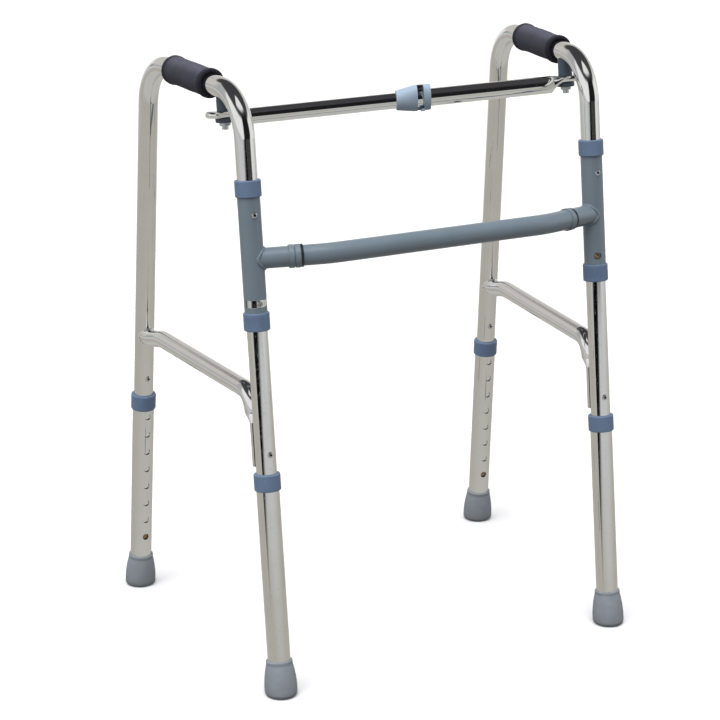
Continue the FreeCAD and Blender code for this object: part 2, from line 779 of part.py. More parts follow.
def catch_housing():
    """Tapered housing over the mouth of the outer tube, with a window and an end ring."""
    wide = catch_large_width
    small = Part.Wire(Part.makeCircle(catch_small_od / 2, bar_point(catch_start), X))
    body = Part.makeLoft([small, catch_outline(catch_step)], True)
    tail = Part.Face(catch_outline(catch_step)).extrude(X * (catch_end + wide - catch_step))
    shape = body.fuse(tail)
    bore_small = bar_inner_od / 2 + catch_bore_gap
    bore_large = bar_outer_od / 2 + catch_bore_gap
    shape = shape.cut(cylinder(bar_point(catch_start - 1), X, bore_small, bar_mouth - catch_start + 1))
    shape = shape.cut(cylinder(bar_point(bar_mouth - 0.3), X, bore_large, catch_end + 2 * wide))
    shape = shape.cut([
        sloping_block(catch_start - wide, catch_start, -wide, wide, -wide, wide),
        sloping_block(catch_end, catch_end + 2 * wide, -wide, wide, -wide, wide),
        sloping_block(catch_step, window_end, -wide, 7.0, 0, wide),
        sloping_block(catch_step, window_end, -wide, 2.0, -wide, 0)])
    hook = sloping_block(catch_step + catch_hook, window_end + 1, -7.5, -0.5,
                         -catch_bottom - 0.4, -catch_bottom + 3)
    shape = shape.fuse(hook).removeSplitter()
    shape = rounded(shape, catch_round, catch_rim(catch_start))
    return rounded(shape, catch_round, catch_rim(catch_end))


def catch_button():
    """Black release button in the housing's window, above the lock pin."""
    low = bar_outer_od / 2 + catch_travel + 0.6
    half = catch_button_width / 2
    block = sloping_block(catch_step + catch_button_gap, window_end - catch_button_gap, -half, half,
                          low, catch_button_rise)
    return rounded(block, 0.8, lambda edge: True)


def catch_pin_seat():
    inside = bar_inner_od / 2 - bar_inner_wall
    return flange_seat(inside, catch_pin_od / 2 + catch_pin_flange)


def catch_pin():
    """Sprung pin that locks the inner tube in the outer one, with a flange inside."""
    top = bar_outer_od / 2 + catch_travel + 0.4
    low, seat = catch_pin_seat() - button_flange_thick, catch_pin_seat()
    r, flange = catch_pin_od / 2, catch_pin_od / 2 + catch_pin_flange
    profile = [(0, low), (flange, low), (flange, seat), (r, seat), (r, top - 0.8),
               dome(r, top - 0.8, top)]
    return turned(profile, catch_middle(), UP_LEG)


def catch_spring():
    front = catch_pin_seat() - button_flange_thick - catch_travel - 0.4
    inside = bar_inner_od / 2 - bar_inner_wall
    return leaf_spring(catch_middle(), UP_LEG, X, front, inside, leaf_length)


# ---- writing the pieces ----

def write(node, shapes):
    solids = [solid for shape in (shapes if isinstance(shapes, list) else [shapes])
              for solid in shape.Solids]
    result = solids[0] if len(solids) == 1 else Part.makeCompound(solids)
    result.exportStep("parts/" + node + ".step")


def write_side(side, name):
    write(name + "_side_tube", side_tube(side))
    write(name + "_brace", set_side(side_brace(), side))
    write(name + "_grip", set_side(grip(), side))
    write(name + "_leg_rivets", [set_side(shape, side) for shape in leg_rivets()])
    write(name + "_pivot_stud", pivot_stud(side))
    write(name + "_pivot_spacer", pivot_spacer(side))
    write(name + "_pivot_cap", pivot_cap(side))
    write(name + "_pivot_nut", pivot_nut(side))
    springs = []
    for end, (point, direction) in LEGS.items():
        facing = leg_facing(end)
        node = name + "_" + end
        write(node + "_button", set_side(snap_button(point(lowest_hole), facing), side))
        springs.append(set_side(button_spring(point(lowest_hole), facing, direction), side))
        write(node + "_leg_tube", set_side(leg_tube(end), side))
        write(node + "_collar", set_side(leg_collar(end), side))
        write(node + "_foot", foot(end, side))
        write(node + "_foot_washer", set_side(foot_washer(end), side))
    if side > 0:
        offset = X * (front_span / 2)
        springs.append(button_spring(front_point(limit_height), lock_facing(), UP_LEG).translated(offset))
        write("lock_button", snap_button(front_point(limit_height), lock_facing()).translated(offset))
    else:
        write("limit_pin", limit_pin())
    write(name + "_button_springs", springs)


def write_front(side, name):
    write(name + "_sleeve", sleeve(side))
    write(name + "_stub", stub(side))
    for end in ("upper", "lower"):
        write(name + "_" + end + "_bush", sleeve_bush(side, end))


def main():
    os.makedirs("parts", exist_ok=True)
    for side, name in ((-1, "right"), (1, "left")):
        write_side(side, name)
        write_front(side, name)
    write("cross_bar", cross_bar())
    write("joint_rings", joint_rings())
    write("joint_seals", joint_seals())
    write("joint_spigots", joint_spigots())
    write("sleeve_rivets", sleeve_rivets())
    write("top_bar_inner_tube", bar_inner_tube())
    write("top_bar_outer_tube", bar_outer_tube())
    write("catch_housing", catch_housing())
    write("catch_button", catch_button())
    write("catch_pin", catch_pin())
    write("catch_spring", catch_spring())


main()
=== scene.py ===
import json
import math
import bpy
import numpy as np
from mathutils import Matrix, Vector


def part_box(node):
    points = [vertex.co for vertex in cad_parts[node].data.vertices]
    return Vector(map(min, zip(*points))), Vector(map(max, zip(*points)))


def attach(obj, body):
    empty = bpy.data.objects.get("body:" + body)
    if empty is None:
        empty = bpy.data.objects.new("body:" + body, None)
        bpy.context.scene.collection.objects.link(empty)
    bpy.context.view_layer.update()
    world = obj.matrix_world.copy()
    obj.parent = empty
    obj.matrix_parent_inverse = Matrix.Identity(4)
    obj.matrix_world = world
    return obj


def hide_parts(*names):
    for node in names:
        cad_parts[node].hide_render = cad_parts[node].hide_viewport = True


# Walking frame with chromed side frames, a painted front H frame, plastic bushes, foam hand
# grips and rubber feet. Metres, +Z up, floor at z = 0, the closed front faces -Y.
# Right is -X and left is +X, as the user stands.

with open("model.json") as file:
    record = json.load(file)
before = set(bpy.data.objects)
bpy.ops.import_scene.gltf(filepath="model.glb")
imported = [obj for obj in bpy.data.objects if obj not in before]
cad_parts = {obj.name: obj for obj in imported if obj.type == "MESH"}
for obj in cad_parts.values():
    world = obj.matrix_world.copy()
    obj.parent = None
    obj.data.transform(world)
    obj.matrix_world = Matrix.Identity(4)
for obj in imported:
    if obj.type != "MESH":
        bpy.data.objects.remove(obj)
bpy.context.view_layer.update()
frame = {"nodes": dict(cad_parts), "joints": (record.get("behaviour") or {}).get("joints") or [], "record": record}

SPLAY = math.radians(3.93)       # each side frame opens this much towards the rear
TUBE = 0.0127                    # radius of the chromed tubes
SLEEVE = 0.0139                  # radius of the painted sleeves
STUB = 0.0127                    # radius of the stubs and of the cross bar
BRACE = 0.0111                   # radius of the braces
SIDES = (("right", -1), ("left", 1))

joints = {joint["name"]: joint for joint in frame["joints"]}
LEG_UP = np.array(joints["side_swing"]["axis"])          # along the front legs
LEG_BACK = np.array((0, LEG_UP[2], -LEG_UP[1]))          # square to them, to the rear
SWING = {-1: "side_swing", 1: "left_side_swing"}         # the joint of each side frame


def add_object(name, data):
    thing = bpy.data.objects.new(name, data)
    bpy.context.scene.collection.objects.link(thing)
    return thing


def unit(vectors):
    return vectors / np.linalg.norm(vectors, axis=-1, keepdims=True)


def turned_about(axis, angle, vector):
    return np.array(Matrix.Rotation(angle, 3, Vector(axis)) @ Vector(vector))


# ---- camera ----

CAMERA_PLACE = Vector((-1.34824, -2.62089, 1.30622))
CAMERA_AIM = Vector((0.42744, 0.84888, -0.31096))
CAMERA_LENS = 118.25


def add_camera():
    data = bpy.data.cameras.new("camera")
    data.lens = CAMERA_LENS
    data.sensor_width = 36.0
    data.clip_end = 60.0
    camera = add_object("camera", data)
    aim = CAMERA_AIM.normalized()
    across = aim.cross(Vector((0, 0, 1))).normalized()
    turn = Matrix((across, across.cross(aim), -aim)).transposed().to_4x4()
    camera.matrix_world = Matrix.Translation(CAMERA_PLACE) @ turn
    bpy.context.scene.camera = camera


# ---- shader building blocks ----

class Finish:
    """A shader tree being built up. Each method adds a node and returns its output socket."""

    def __init__(self, tree):
        self.tree = tree
        self.tree.nodes.clear()

    def node(self, kind, settings=None, **sockets):
        """A node with its settings; a socket is given by name or, as in s0, by number."""
        node = self.tree.nodes.new("ShaderNode" + kind)
        for name, value in (settings or {}).items():
            setattr(node, name, value)
        for name, value in sockets.items():
            numbered = name[0] == "s" and name[1:].isdigit()
            socket = node.inputs[int(name[1:]) if numbered else name.replace("_", " ")]
            if isinstance(value, bpy.types.NodeSocket):
                self.tree.links.new(value, socket)
            else:
                socket.default_value = value
        return node

    def place(self, stretch=(1, 1, 1)):
        """Object coordinates, each axis multiplied by its stretch."""
        place = self.node("TexCoord").outputs["Object"]
        return self.node("VectorMath", {"operation": "MULTIPLY"}, s0=place, s1=stretch).outputs[0]

    def noise(self, size, stretch=(1, 1, 1), detail=2.0):
        """Soft random pattern from 0 to 1 whose patches are about size metres across."""
        place = self.place(stretch)
        return self.node("TexNoise", Vector=place, Scale=1 / size, Detail=detail).outputs[0]

    def cells(self, size):
        """Distance from the nearest of random points about size metres apart."""
        return self.node("TexVoronoi", Vector=self.place(), Scale=1 / size).outputs[0]

    def math(self, operation, a, b=0.0):
        return self.node("Math", {"operation": operation}, s0=a, s1=b).outputs[0]

    def span(self, value, low, high, start=0.0, end=1.0):
        """Smooth step of value: start at low, end at high. Low may be the larger of the two."""
        if low > high:
            low, high, start, end = high, low, end, start
        return self.node("MapRange", {"interpolation_type": "SMOOTHSTEP"}, Value=value,
                         From_Min=low, From_Max=high, To_Min=start, To_Max=end).outputs[0]

    def mix(self, share, a, b):
        """Colour a where share is 0, colour b where it is 1."""
        a, b = (colour if hasattr(colour, "node") else (*colour, 1) for colour in (a, b))
        return self.node("Mix", {"data_type": "RGBA"}, s0=share, s6=a, s7=b).outputs[2]

    def patches(self, where, strength, tone, colour):
        """Tone with colour over it in the places where a pattern is 1, at the given strength."""
        return self.mix(self.math("MULTIPLY", where, strength), tone, colour)

    def roughness(self, cloud, smooth, rough, where, extra, low=0.3, high=0.8):
        """Roughness that follows a cloud pattern from smooth to rough, and extra where worn."""
        base = self.span(cloud, low, high, smooth, rough)
        return self.math("ADD", base, self.math("MULTIPLY", where, extra))

    def bump(self, height, depth, after=None):
        """Normal for a height pattern from 0 to 1 that is depth metres deep, on top of another."""
        sockets = {"Height": height, "Distance": depth, "Strength": 1.0}
        if after is not None:
            sockets["Normal"] = after
        return self.node("Bump", **sockets).outputs[0]

    def surface(self, **sockets):
        shader = self.node("BsdfPrincipled", **sockets)
        self.node("OutputMaterial", Surface=shader.outputs[0])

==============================

### DIRECTIVE:
List the lines of the material in which the word "json" occurs.

### SOLUTION FOR THIS PROBLEM:
import json
with open("model.json") as file:
    record = json.load(file)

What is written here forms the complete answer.